● Task
Quote every line below exactly as it reads.

● Material

──────

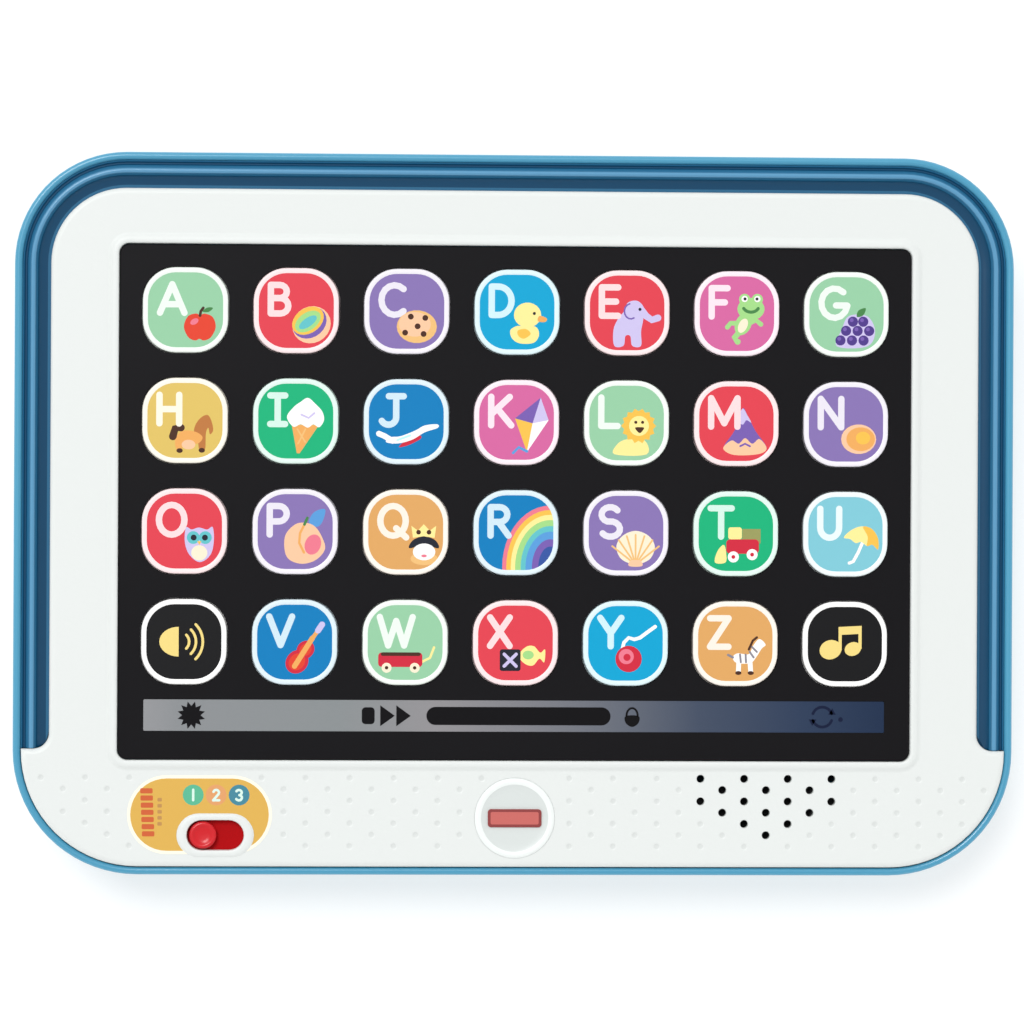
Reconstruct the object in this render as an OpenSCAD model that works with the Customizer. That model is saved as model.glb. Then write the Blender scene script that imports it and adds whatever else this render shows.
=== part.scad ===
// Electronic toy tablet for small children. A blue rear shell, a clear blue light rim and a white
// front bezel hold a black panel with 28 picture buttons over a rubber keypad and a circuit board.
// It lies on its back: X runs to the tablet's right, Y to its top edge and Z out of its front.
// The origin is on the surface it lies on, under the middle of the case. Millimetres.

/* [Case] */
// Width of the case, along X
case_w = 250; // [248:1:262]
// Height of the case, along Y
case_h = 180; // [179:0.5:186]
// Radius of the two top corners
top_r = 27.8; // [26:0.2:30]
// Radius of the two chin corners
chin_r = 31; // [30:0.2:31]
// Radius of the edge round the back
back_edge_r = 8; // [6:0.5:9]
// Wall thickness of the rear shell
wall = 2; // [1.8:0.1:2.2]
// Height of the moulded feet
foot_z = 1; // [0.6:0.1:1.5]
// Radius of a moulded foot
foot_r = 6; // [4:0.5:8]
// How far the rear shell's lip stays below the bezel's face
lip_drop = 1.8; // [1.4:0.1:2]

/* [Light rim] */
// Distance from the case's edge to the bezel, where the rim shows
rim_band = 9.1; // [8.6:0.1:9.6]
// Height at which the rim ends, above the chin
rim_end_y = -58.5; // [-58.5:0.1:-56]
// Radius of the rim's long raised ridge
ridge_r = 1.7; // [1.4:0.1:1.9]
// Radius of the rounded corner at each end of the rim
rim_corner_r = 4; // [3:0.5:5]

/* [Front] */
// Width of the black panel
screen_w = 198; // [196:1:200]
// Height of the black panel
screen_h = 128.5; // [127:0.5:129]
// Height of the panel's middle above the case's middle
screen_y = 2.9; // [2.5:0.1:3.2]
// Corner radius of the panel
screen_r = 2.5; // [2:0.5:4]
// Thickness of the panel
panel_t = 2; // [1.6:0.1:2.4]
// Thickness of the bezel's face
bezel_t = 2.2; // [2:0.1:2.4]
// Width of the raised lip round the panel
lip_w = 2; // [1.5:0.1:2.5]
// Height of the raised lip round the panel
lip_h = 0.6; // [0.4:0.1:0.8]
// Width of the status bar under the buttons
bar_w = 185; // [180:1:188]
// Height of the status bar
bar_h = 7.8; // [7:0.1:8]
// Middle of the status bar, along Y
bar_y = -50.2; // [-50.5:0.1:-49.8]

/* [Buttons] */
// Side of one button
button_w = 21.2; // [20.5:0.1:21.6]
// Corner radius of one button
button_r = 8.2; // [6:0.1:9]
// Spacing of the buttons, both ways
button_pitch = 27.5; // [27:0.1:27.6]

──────

● Result for this task
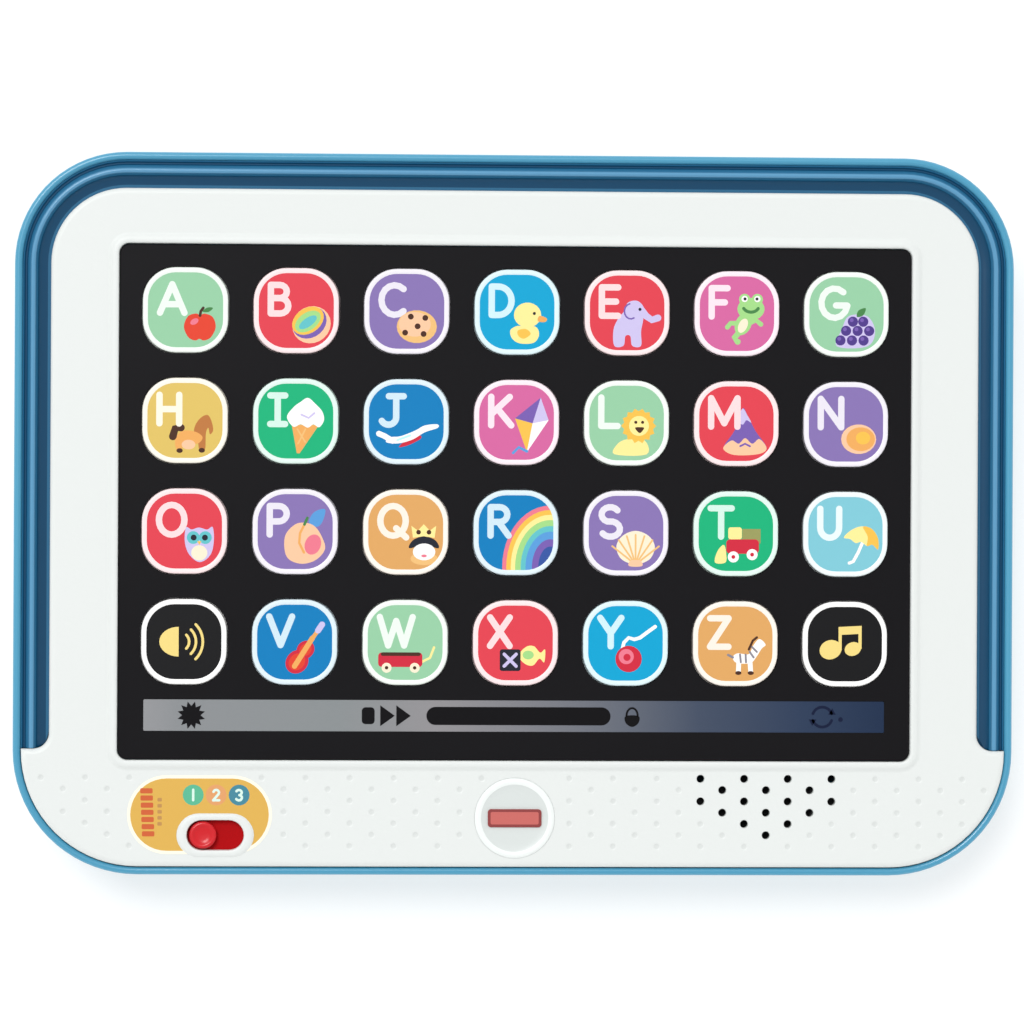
Reconstruct the object in this render as an OpenSCAD model that works with the Customizer. That model is saved as model.glb. Then write the Blender scene script that imports it and adds whatever else this render shows.
=== part.scad ===
// Electronic toy tablet for small children. A blue rear shell, a clear blue light rim and a white
// front bezel hold a black panel with 28 picture buttons over a rubber keypad and a circuit board.
// It lies on its back: X runs to the tablet's right, Y to its top edge and Z out of its front.
// The origin is on the surface it lies on, under the middle of the case. Millimetres.

/* [Case] */
// Width of the case, along X
case_w = 250; // [248:1:262]
// Height of the case, along Y
case_h = 180; // [179:0.5:186]
// Radius of the two top corners
top_r = 27.8; // [26:0.2:30]
// Radius of the two chin corners
chin_r = 31; // [30:0.2:31]
// Radius of the edge round the back
back_edge_r = 8; // [6:0.5:9]
// Wall thickness of the rear shell
wall = 2; // [1.8:0.1:2.2]
// Height of the moulded feet
foot_z = 1; // [0.6:0.1:1.5]
// Radius of a moulded foot
foot_r = 6; // [4:0.5:8]
// How far the rear shell's lip stays below the bezel's face
lip_drop = 1.8; // [1.4:0.1:2]

/* [Light rim] */
// Distance from the case's edge to the bezel, where the rim shows
rim_band = 9.1; // [8.6:0.1:9.6]
// Height at which the rim ends, above the chin
rim_end_y = -58.5; // [-58.5:0.1:-56]
// Radius of the rim's long raised ridge
ridge_r = 1.7; // [1.4:0.1:1.9]
// Radius of the rounded corner at each end of the rim
rim_corner_r = 4; // [3:0.5:5]

/* [Front] */
// Width of the black panel
screen_w = 198; // [196:1:200]
// Height of the black panel
screen_h = 128.5; // [127:0.5:129]
// Height of the panel's middle above the case's middle
screen_y = 2.9; // [2.5:0.1:3.2]
// Corner radius of the panel
screen_r = 2.5; // [2:0.5:4]
// Thickness of the panel
panel_t = 2; // [1.6:0.1:2.4]
// Thickness of the bezel's face
bezel_t = 2.2; // [2:0.1:2.4]
// Width of the raised lip round the panel
lip_w = 2; // [1.5:0.1:2.5]
// Height of the raised lip round the panel
lip_h = 0.6; // [0.4:0.1:0.8]
// Width of the status bar under the buttons
bar_w = 185; // [180:1:188]
// Height of the status bar
bar_h = 7.8; // [7:0.1:8]
// Middle of the status bar, along Y
bar_y = -50.2; // [-50.5:0.1:-49.8]

/* [Buttons] */
// Side of one button
button_w = 21.2; // [20.5:0.1:21.6]
// Corner radius of one button
button_r = 8.2; // [6:0.1:9]
// Spacing of the buttons, both ways
button_pitch = 27.5; // [27:0.1:27.6]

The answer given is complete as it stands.